— START MATERIAL —

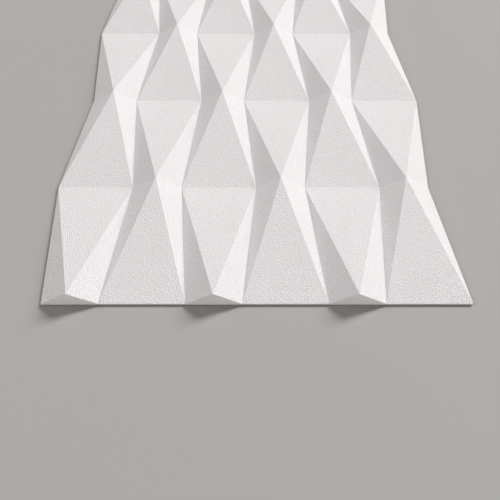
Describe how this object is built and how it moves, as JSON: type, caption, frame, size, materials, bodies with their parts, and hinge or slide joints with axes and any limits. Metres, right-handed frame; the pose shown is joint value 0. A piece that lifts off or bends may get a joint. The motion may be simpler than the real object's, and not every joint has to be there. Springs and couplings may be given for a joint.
{
  "type": "relief wall panel",
  "caption": "Rigid moulded wall panel with a flat back and a face of low staggered pyramids, whose zigzag sides nest with the next panel.",
  "frame": {"origin": "middle of the flat back, on the surface that the panel lies on", "axes": "+Y along the panel, +X across it, +Z out of the faceted face"},
  "size_m": [0.3802, 1.135, 0.016],
  "materials": {
    "white_moulding": "matt off-white coat over rigid foam, with a fine pebbled grain"
  },
  "bodies": {
    "root": {"wall_panel": "white_moulding"}
  },
  "joints": []
}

— END MATERIAL —

» **TASK INSTRUCTIONS**: Extract all lines as given.

» **THE RESPONSE**:
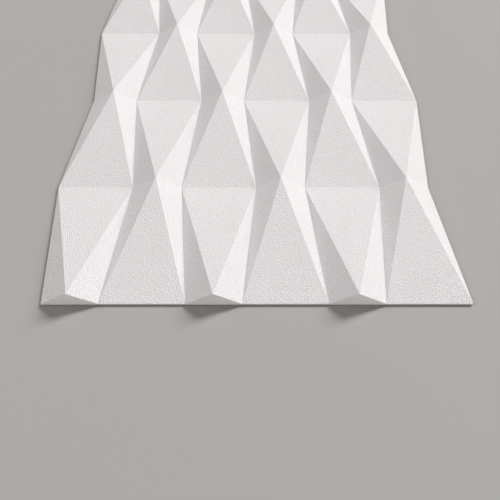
Describe how this object is built and how it moves, as JSON: type, caption, frame, size, materials, bodies with their parts, and hinge or slide joints with axes and any limits. Metres, right-handed frame; the pose shown is joint value 0. A piece that lifts off or bends may get a joint. The motion may be simpler than the real object's, and not every joint has to be there. Springs and couplings may be given for a joint.
{
  "type": "relief wall panel",
  "caption": "Rigid moulded wall panel with a flat back and a face of low staggered pyramids, whose zigzag sides nest with the next panel.",
  "frame": {"origin": "middle of the flat back, on the surface that the panel lies on", "axes": "+Y along the panel, +X across it, +Z out of the faceted face"},
  "size_m": [0.3802, 1.135, 0.016],
  "materials": {
    "white_moulding": "matt off-white coat over rigid foam, with a fine pebbled grain"
  },
  "bodies": {
    "root": {"wall_panel": "white_moulding"}
  },
  "joints": []
}